● **What is expected**:
Copy out the complete listing, word for word.

● **Supplied data**:
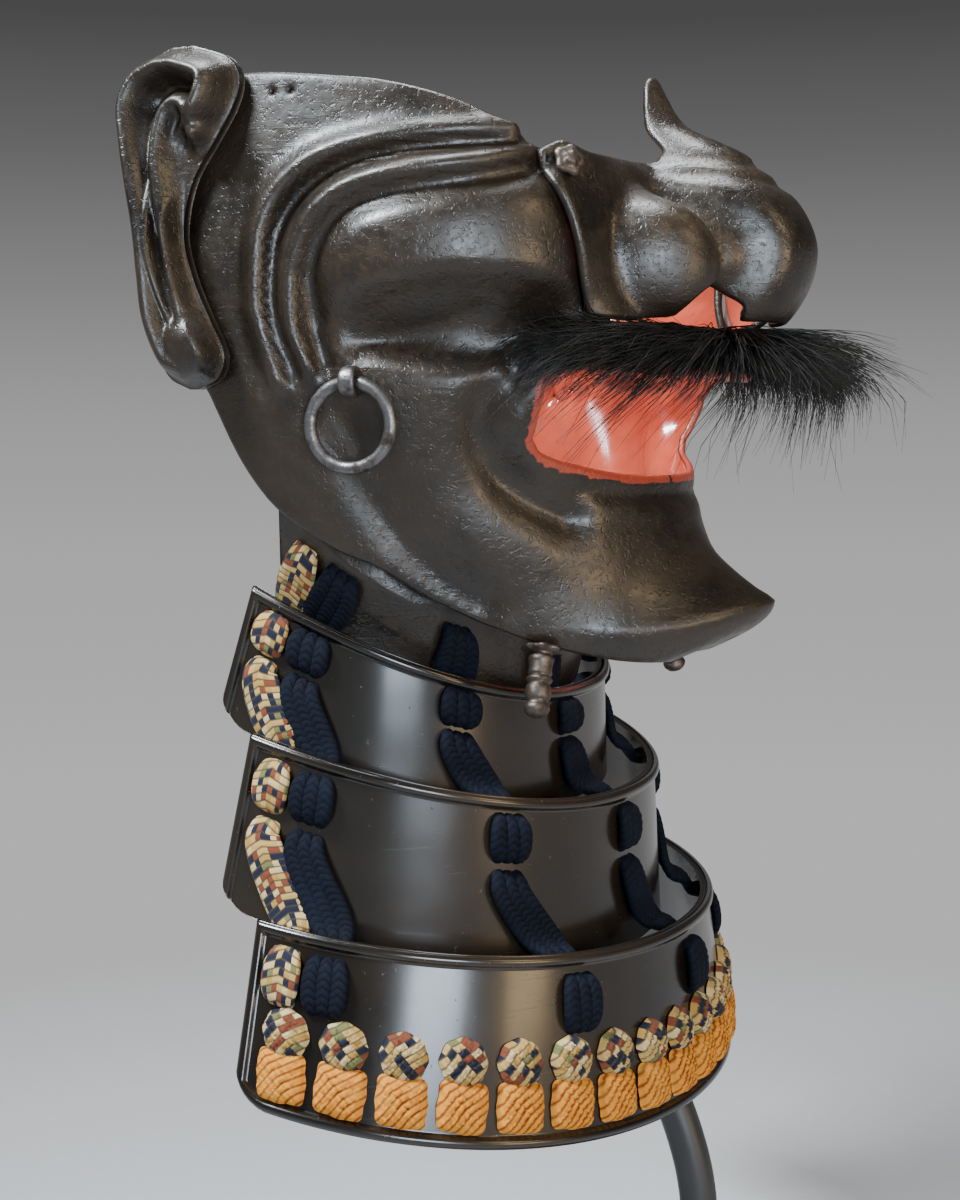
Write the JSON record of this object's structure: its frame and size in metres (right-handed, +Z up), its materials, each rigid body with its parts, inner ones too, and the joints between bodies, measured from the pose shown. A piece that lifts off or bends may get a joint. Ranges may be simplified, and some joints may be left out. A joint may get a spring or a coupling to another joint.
{
  "type": "samurai face guard with throat guard on a display stand",
  "caption": "Hammered iron face guard with nose, ears, cheek rings and moustache, a laced throat guard of lacquered plates below it, and a plain rod stand.",
  "frame": {"origin": "centre of the underside of the stand's base", "axes": "+Z up, the face looks along -Y, +X is the wearer's left"},
  "size_m": [0.1776, 0.15, 0.3165],
  "materials": {
    "russet_iron": "dark brown lacquered iron, satin",
    "black_lacquer": "black-brown lacquer, gloss",
    "steel": "worn",
    "peg_iron": "worn brown",
    "horsehair": "hair",
    "navy_lace": "knitted",
    "bright_braid": "braided",
    "orange_lace": "braided",
    "stand_paint": "satin"
  },
  "bodies": {
    "mask": {"face_plate": "russet_iron", "nose_plate": "russet_iron", "ear_right": "russet_iron", "ear_left": "russet_iron", "ring_staple_right": "steel", "ring_staple_left": "steel", "chin_peg_right": "peg_iron", "chin_peg_left": "peg_iron", "moustache": "horsehair", "neck_plate": "russet_iron", "lame_1": "black_lacquer", "lame_2": "black_lacquer", "lame_3": "black_lacquer", "edge_braid_right": "bright_braid", "edge_braid_left": "bright_braid", "end_lace_right": "navy_lace", "end_lace_left": "navy_lace", "side_lace_right": "navy_lace", "side_lace_left": "navy_lace", "front_lace": "navy_lace", "bright_knots": "bright_braid", "orange_knots": "orange_lace", "stand_base": "stand_paint", "stand_rod": "stand_paint", "stand_saddle": "stand_paint"},
    "ring_right": {"cheek_ring_right": "steel"},
    "ring_left": {"cheek_ring_left": "steel"},
    "pin_right": {"nose_pin_right": "steel"},
    "pin_left": {"nose_pin_left": "steel"}
  },
  "joints": [
    {"name": "ring_right_swing", "type": "hinge", "parent": "mask", "child": "ring_right", "pos_m": [-0.07342, 0.01994, 0.24677], "axis": [-0.1801, 0.9837, 0], "range_deg": [-5, 100]},
    {"name": "ring_left_swing", "type": "hinge", "parent": "mask", "child": "ring_left", "pos_m": [0.07342, 0.01994, 0.24677], "axis": [-0.1801, -0.9837, 0], "range_deg": [-5, 100]},
    {"name": "pin_right_turn", "type": "hinge", "parent": "mask", "child": "pin_right", "pos_m": [-0.05144, -0.01846, 0.2912], "axis": [-0.5062, -0.8277, 0.2422], "range_deg": [0, 90]},
    {"name": "pin_left_turn", "type": "hinge", "parent": "mask", "child": "pin_left", "pos_m": [0.05144, -0.01846, 0.2912], "axis": [0.5062, -0.8277, 0.2422], "range_deg": [0, 90]}
  ]
}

● **Solution**:
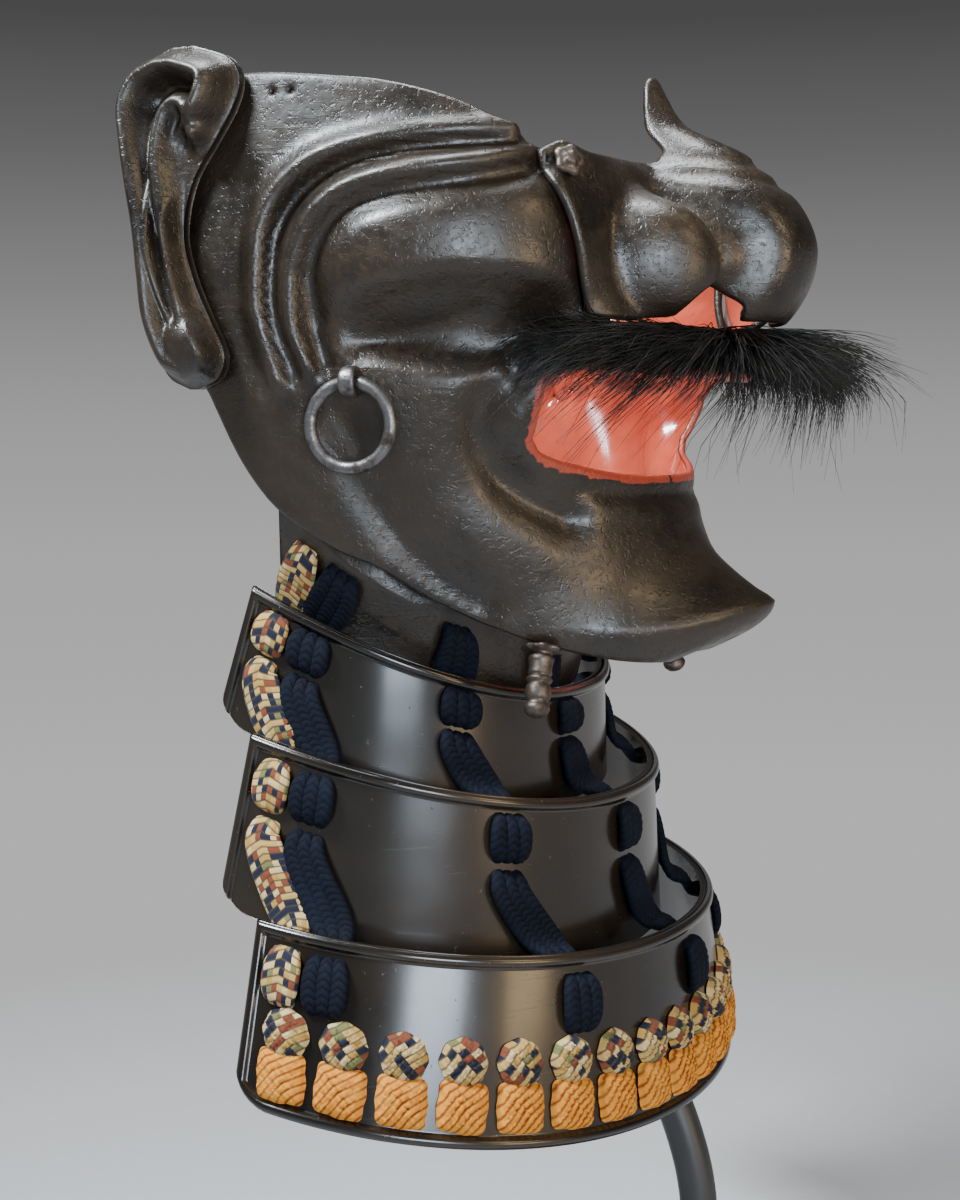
Write the JSON record of this object's structure: its frame and size in metres (right-handed, +Z up), its materials, each rigid body with its parts, inner ones too, and the joints between bodies, measured from the pose shown. A piece that lifts off or bends may get a joint. Ranges may be simplified, and some joints may be left out. A joint may get a spring or a coupling to another joint.
{
  "type": "samurai face guard with throat guard on a display stand",
  "caption": "Hammered iron face guard with nose, ears, cheek rings and moustache, a laced throat guard of lacquered plates below it, and a plain rod stand.",
  "frame": {"origin": "centre of the underside of the stand's base", "axes": "+Z up, the face looks along -Y, +X is the wearer's left"},
  "size_m": [0.1776, 0.15, 0.3165],
  "materials": {
    "russet_iron": "dark brown lacquered iron, satin",
    "black_lacquer": "black-brown lacquer, gloss",
    "steel": "worn",
    "peg_iron": "worn brown",
    "horsehair": "hair",
    "navy_lace": "knitted",
    "bright_braid": "braided",
    "orange_lace": "braided",
    "stand_paint": "satin"
  },
  "bodies": {
    "mask": {"face_plate": "russet_iron", "nose_plate": "russet_iron", "ear_right": "russet_iron", "ear_left": "russet_iron", "ring_staple_right": "steel", "ring_staple_left": "steel", "chin_peg_right": "peg_iron", "chin_peg_left": "peg_iron", "moustache": "horsehair", "neck_plate": "russet_iron", "lame_1": "black_lacquer", "lame_2": "black_lacquer", "lame_3": "black_lacquer", "edge_braid_right": "bright_braid", "edge_braid_left": "bright_braid", "end_lace_right": "navy_lace", "end_lace_left": "navy_lace", "side_lace_right": "navy_lace", "side_lace_left": "navy_lace", "front_lace": "navy_lace", "bright_knots": "bright_braid", "orange_knots": "orange_lace", "stand_base": "stand_paint", "stand_rod": "stand_paint", "stand_saddle": "stand_paint"},
    "ring_right": {"cheek_ring_right": "steel"},
    "ring_left": {"cheek_ring_left": "steel"},
    "pin_right": {"nose_pin_right": "steel"},
    "pin_left": {"nose_pin_left": "steel"}
  },
  "joints": [
    {"name": "ring_right_swing", "type": "hinge", "parent": "mask", "child": "ring_right", "pos_m": [-0.07342, 0.01994, 0.24677], "axis": [-0.1801, 0.9837, 0], "range_deg": [-5, 100]},
    {"name": "ring_left_swing", "type": "hinge", "parent": "mask", "child": "ring_left", "pos_m": [0.07342, 0.01994, 0.24677], "axis": [-0.1801, -0.9837, 0], "range_deg": [-5, 100]},
    {"name": "pin_right_turn", "type": "hinge", "parent": "mask", "child": "pin_right", "pos_m": [-0.05144, -0.01846, 0.2912], "axis": [-0.5062, -0.8277, 0.2422], "range_deg": [0, 90]},
    {"name": "pin_left_turn", "type": "hinge", "parent": "mask", "child": "pin_left", "pos_m": [0.05144, -0.01846, 0.2912], "axis": [0.5062, -0.8277, 0.2422], "range_deg": [0, 90]}
  ]
}